Wichtig für den Erfolg eines Startups seien unter anderem das Team und die Technologie. Zentraler sei es jedoch, ob ein Team wirklich ein evidentes Problem richtig erkannt und definiert hat und dafür eine praktikable Lösung anbieten kann. Das heißt erfolgreiche Startups sind nicht technikgetrieben sondern problemgetrieben. Auch weniger wichtig sei ein schön durchdefinierter Stage-Gate-Innovationsprozess, wie er in etablierten Unternehmen so gerne zum Einsatz kommt, sondern ein Vorgehen, dass es einem Team ermöglicht sehr schnell und flexibel zu lernen. Genau diese Möglichkeit bietet das Lean Startup vorgehen. Was SCRUM und agile Entwicklung für interne Sicht sind, stellt das Lean Startup Modell für das Geschäftsmodell und die Außensicht dar.
Zentrales Element der Lean Startup Methodik ist es, sehr schnell und einfach zu Hypothesen zu testen, zu lernen und den Kurs zu korrigieren. Statt eines großen Entwicklungszyklus gibt es viele kleine, die sehr schnell und oft hinter einander geschaltet werden. Wichtig ist es, nach jeder Schleife zurück zu blicken und auszuwerten, was man gelernt hat und welche Veränderungen daraus erfolgen.
Innovation ist kein reines F&E Thema
Leider nur zu Hälfte mitbekommen habe ich den Vortrag von Dr. Eberhard Veit, Vorsitzender des Vorstandes der FESTO AG. Besonders eingeprägt hat sich hier bei mir, wie stark Veit die Rolle der Menschen, ihrer Talente und Kompetenzen für Innovation betont hat. Klar spielt Technologie eine Rolle, die Basis ist allerdings das Engagement der Mitarbeiter: „Innovation muss mitarbeitergetrieben sein.“ Für ihn ist damit auch klar, dass Innovation keine reine Domäne der F&E Abteilung ist, denn Innovation findet auf vielen Ebenen statt und jeder Bereich und jeder Mitarbeiter hat das Potenzial dazu beizutragen.
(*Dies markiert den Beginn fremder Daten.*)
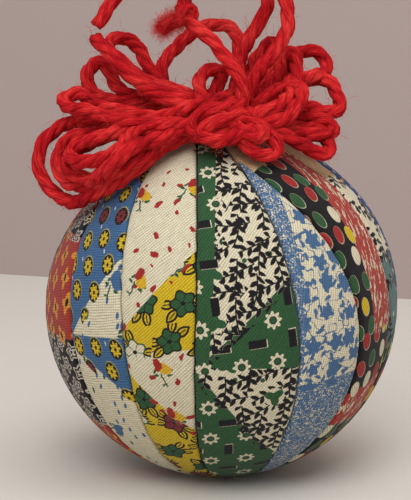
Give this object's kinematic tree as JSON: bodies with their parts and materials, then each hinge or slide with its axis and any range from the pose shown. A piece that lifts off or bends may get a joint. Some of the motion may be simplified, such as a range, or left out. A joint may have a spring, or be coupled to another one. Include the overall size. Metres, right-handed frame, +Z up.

Umfragen am creaffective Stand
Neben den Gesprächen mit Besucher am Stand haben wir auch zwei Aktionen unter den Kongressteilnehmer gestartet. Eine Aktion zur Frage, wie man eine innovationsfreundlichere Kultur im Unternehmen schaffen könnte und eine Umfrage zu den größten Hürden der Innovation im Unternehmen.
Die Ergebnisse möchte ich abfotografiert hier zur Verfügung stellen. Interessant für mich war zu sehen, dass es den meisten Teilnehmern leichter viel die Hürden zu benennen als Ideen zu finden.